Now the administration is apparently trying to figure out if there was more than one partisan leaker, a development over which Jon Henke is justifibly worried: we don't need political purges of civil servants (in the White House travel office or the CIA or anywhere else).
On the other hand, there is the possibility of a coordinated effort by Democrats in the CIA and State Department to embarrass the President by leaking information (often out of context or missing vital bits of exculpatory information that honest government officials who know it cannot provide because it would compromise security, which is how the whole Valerie Plame/Joe Wilson thing apparently came about). Or just, perhaps, spying directly for the enemy, which is worse. I'm hardly the first to note the apparent war on George Bush's policies by mid-level CIA and State Department staffers; it's been an ongoing discussion for years.

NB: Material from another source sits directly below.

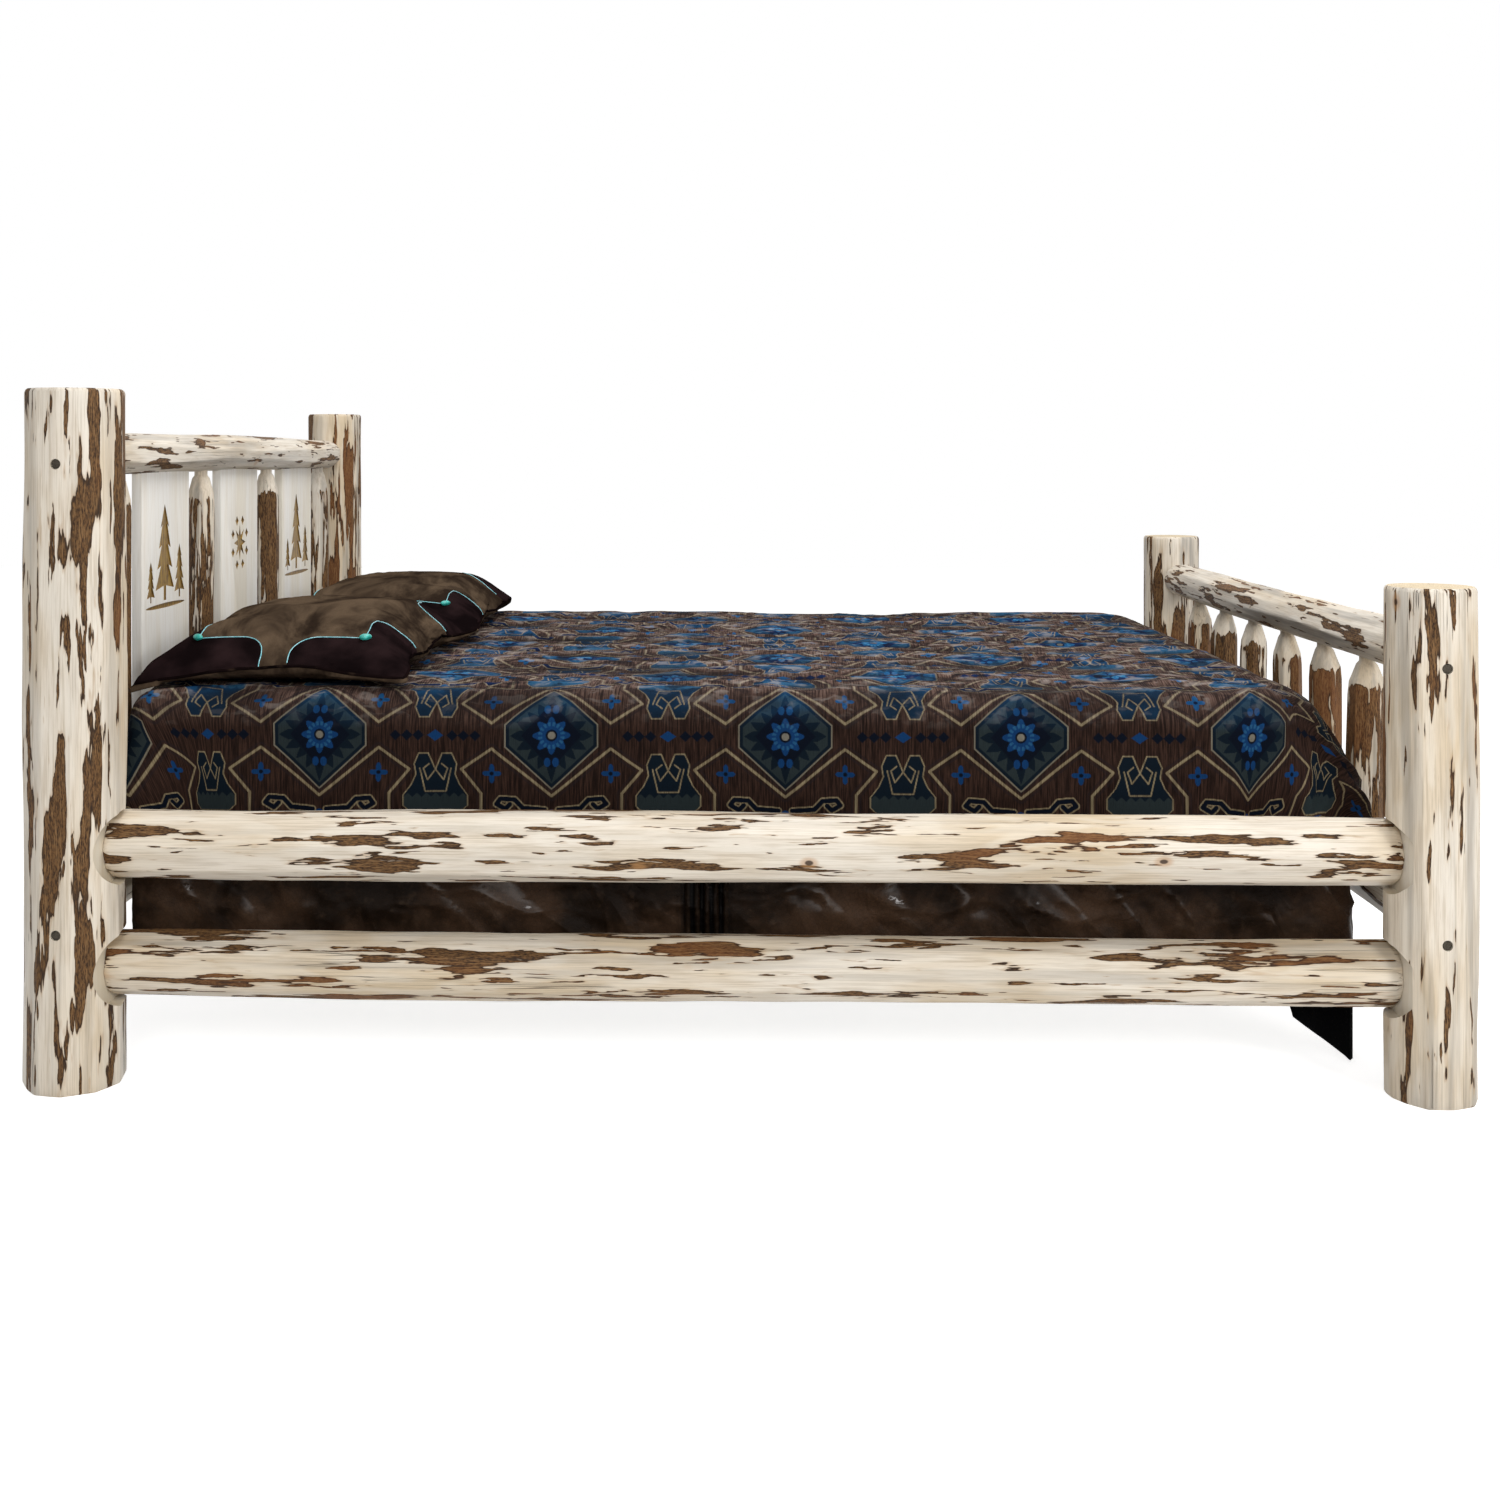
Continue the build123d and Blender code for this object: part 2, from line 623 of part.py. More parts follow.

If that is the case, then there needs to be a purge, and it will inherently be political because the people being purged undertook their illegal and immoral actions for political reasons. So while I agree with Jon in general, this may be an exception — it is certainly too soon to tell.
Furthermore, I think that this is evidence that career civil service simply might not be valid in such an atmosphere of hyperpartisanship. The civil service system replaced patronage because it was seen as more professional and less corrupt (and much less disruptive) than changing over the civil servants every time the White House changed hands. In retrospect, that decision might have to be undone.